╭─ GIVEN MATERIAL

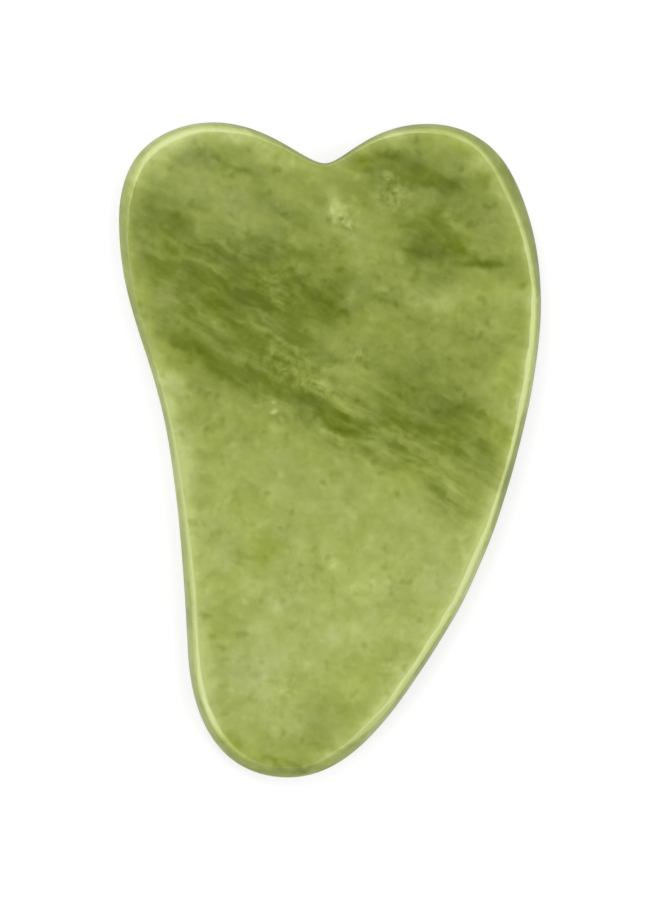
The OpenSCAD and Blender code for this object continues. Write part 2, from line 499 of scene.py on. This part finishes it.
# Colour clouds of the stone, each as (x, y, length, width, heading in degrees, lightness added)
DARK_CLOUDS = [
    # Upper left
    (-12, 21, 34, 13, -15, -0.34),
    (-14, 27.5, 22, 7, -12, -0.16),
    (-8, 25.5, 18, 5, -8, -0.14),
    (-1, 24.5, 10, 5, -20, -0.12),
    (1, 21.5, 8, 5, 0, -0.14),
    (-18, 26, 14, 3, -5, -0.14),
    (-22.5, 24, 9, 4, -15, -0.16),
    (-12.5, 20.7, 15, 3.2, -28, -0.16),
    (-15, 18.5, 15, 3, -33, -0.16),
    (-22.5, 30.5, 12, 7, -30, -0.26),
    (-24, 27, 5, 8, 0, -0.12),
    (-11, 36, 9, 1.8, -22, -0.2),
    (-2.5, 20.5, 14, 3.6, -38, -0.2),
    (-1, 18, 12, 6, 0, -0.18),
    (-5, 14, 20, 12, -20, -0.2),
    (-6, 30, 14, 7, -20, -0.08),
    # The long band from the left flank down to the right side
    (-18, 13, 17, 4.2, -33, -0.3),
    (-12, 12, 16, 6, -30, -0.2),
    (-10.5, 9, 16, 5, -12, -0.24),
    (-4, 6.5, 12, 4, -25, -0.12),
    (-0.5, 5, 18, 4.6, -28, -0.34),
    (2, 4, 16, 5, -20, -0.14),
    (4.5, 2.5, 14, 5, -22, -0.22),
    (6, 7, 12, 5, -20, -0.16),
    (11, 3, 14, 5, -15, -0.26),
    (15, 4.5, 12, 8, -30, -0.2),
    (17.5, 5.5, 12, 6, -35, -0.2),
    (18, -0.5, 15, 7, -30, -0.26),
    (21, 1, 8, 8, -60, -0.16),
    (14.5, -5.5, 14, 4, -42, -0.24),
    (8, -0.8, 18, 5, -8, -0.18),
    (10, 8, 20, 6, -25, -0.22),
    (13.5, 10.5, 8, 4, -20, -0.1),
    (15, 0, 18, 9, -35, -0.16),
    (20, -3.5, 10, 6, -60, -0.2),
    (14, -8, 8, 4, -40, -0.12),
    # Right lobe
    (15, 31, 22, 20, 0, -0.14),
    (8.5, 37.3, 13, 4.5, -10, -0.26),
    (10.5, 35.8, 8, 2.6, 0, -0.2),
    (14.5, 34.2, 9, 3.4, -10, -0.26),
    (14, 25.8, 13, 5.5, -5, -0.36),
    (13, 29, 10, 6, 0, -0.2),
    (11.5, 25, 5, 5, 0, -0.12),
    (5, 38, 9, 5, 20, -0.22),
    (20, 24.2, 10, 3, 0, -0.16),
    (19, 23.8, 10, 1.6, 0, -0.26),
    (7.5, 19.3, 9, 1.8, -25, -0.12),
    # The waist and the tip
    (-9, -13, 12, 6, 0, -0.12),
    (-7.5, -11.5, 8, 4, 0, -0.08),
    (-14, -22, 7, 9, 0, -0.1),
    (9, -19, 8, 5, 0, -0.06),
    (8, -26, 12, 7, 0, -0.08),
    (2, -28, 8, 6, 0, -0.06),
    (-1, -33.5, 9, 12, 0, -0.14),
    (4, -34, 12, 6, 45, -0.14),
    (-15, -33, 5, 10, -20, -0.1),
    (-6, -38.5, 16, 6, 0, -0.18),
    (-5, -41.5, 24, 6, 0, -0.34),
    # Touches of shade, all over the face
    (3, 37.5, 6, 4, 0, -0.14),
    (-6, 25, 14, 4, -8, -0.07),
    (16, 3.5, 12, 5, -25, -0.09),
    (7.5, 4, 7, 3, 0, -0.12),
    (-3.5, 4.2, 5, 2.5, -25, -0.14),
    (1, 1, 6, 3, -20, -0.1),
    (10, 0.5, 8, 3.5, -10, -0.05),
    (10, -2, 8, 3, -20, -0.1),
    (15, -6.5, 8, 4, -50, -0.08),
    (-12, -37.5, 5, 5, 0, -0.15),
    (-2, -37, 8, 6, 0, -0.12),
    (1.5, -38.5, 6, 4, 30, -0.12),
    (-4.5, -41.5, 14, 4, 0, -0.15),
    (6, 34.5, 6, 4, 0, -0.12),
    (-3, 25, 7, 3, -10, -0.12),
    (-19.5, 22.5, 7, 6, -30, -0.12),
    (-17.6, 16.8, 7, 5, -35, -0.2),
    (15, 22, 5, 3.5, 0, -0.12),
    (11.5, 11, 6, 6, 0, -0.15),
    (21, 13, 5, 8, 0, -0.1),
    (-15, 10.5, 6, 4, -30, -0.16),
    (-9, 7, 5, 3, -20, -0.1),
    (9, 7, 6, 4, -20, -0.1),
    (20.5, 3.8, 5, 3.5, 0, -0.18),
    (-12, -14, 6, 4, 0, -0.08),
    (1.5, -29, 6, 5, 0, -0.08),
    (-13.5, -36.5, 6, 5, -40, -0.16),
    (3, -38, 5, 4, 30, -0.16),
    (-3, -41.2, 9, 3, 0, -0.18),
    (-20.5, 37.5, 7, 5, 20, -0.16),
    (-14.5, 37.3, 6, 4, 0, -0.14),
    (-25.3, 28.5, 3, 7, 0, -0.16),
    (-17.5, 31.5, 7, 3, -30, -0.1),
    (-19, 26, 6, 3, -10, -0.12),
    (-18.7, 20.4, 5, 4, 0, -0.2),
    (-1, 24, 5, 4, 20, -0.14),
    (4, 21, 6, 6, -20, -0.1),
    (14, 21.5, 9, 6, 0, -0.12),
    (-22.7, 14.5, 4, 4, 0, -0.12),
    (-21, 9.7, 3, 2.5, 0, -0.1),
    (-14, 9, 6, 3, -20, -0.1),
    (-2.5, 2.7, 5, 2, -20, -0.1),
    (1, 7.5, 6, 2, -30, -0.08),
    (10.5, 5.5, 5, 3, 0, -0.12),
    (22.5, 13, 4, 6, -20, -0.14),
    (18, -6, 8, 4, -40, -0.18),
    (11, 39, 4, 4, 0, -0.1),
    (-7, -10.5, 6, 2.5, 0, -0.07),
    (-2, -30, 6, 5, 0, -0.06),
    (-17, 37.4, 13, 5, 0, -0.13),
    (-21, 33, 7, 4, -30, -0.07),
    (-18, 29, 5, 8, 20, -0.08),
    (-13.5, 24.9, 13, 2.4, -8, -0.16),
    (-19, 21.2, 5, 5, 0, -0.08),
    (-1.7, 22.8, 5, 4, 0, -0.18),
    (14, 19.7, 9, 3, 5, -0.1),
    (11, 34.6, 7, 3, 0, -0.17),
    (11, 38.7, 4, 3, 0, -0.1),
    (22.5, 11.2, 4, 5, -20, -0.1),
    (2, 4, 46, 13, -22, -0.07),
    (-13, 9, 9, 3, -10, -0.08),
    (10.2, 4, 5, 6, 0, -0.08),
    (18, 5.3, 8, 3, -30, -0.1),
    (23, 1.5, 4, 6, -10, -0.14),
    (13, -6, 14, 5, -30, -0.07),
    (-10, -6.2, 3, 5, 0, -0.08),
    (-17.4, -21.5, 3.5, 16, 0, -0.13),
    (-10, -39.8, 7, 3.5, -30, -0.18),
    (-4, -40, 10, 3, 0, -0.1),
    (8.3, -29.5, 5, 4, 40, -0.13),
    (-7, 22.8, 3.5, 2.5, 0, -0.12),
    (6.5, 36, 8, 2, 5, -0.14),
    (6.8, 18.5, 3.5, 3, 0, -0.1),
    (8.8, 20.5, 3, 8, 0, -0.06),
    # Spots
    (-4.9, 23.3, 1.8, 1.6, 0, -0.25),
    (1.2, 23, 1.8, 2, 0, -0.16),
    (1.6, 29.6, 1.6, 1.3, 0, -0.4),
    (-0.8, -4, 1.6, 1.6, 0, -0.25),
    (-4.8, -7.8, 1.2, 1.2, 0, -0.15),
    (-6, -10, 1.2, 1.2, 0, -0.15),
]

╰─

SET EXERCISE = Tell how many lines of the data include the word "from", and nothing else.

REPLY = 2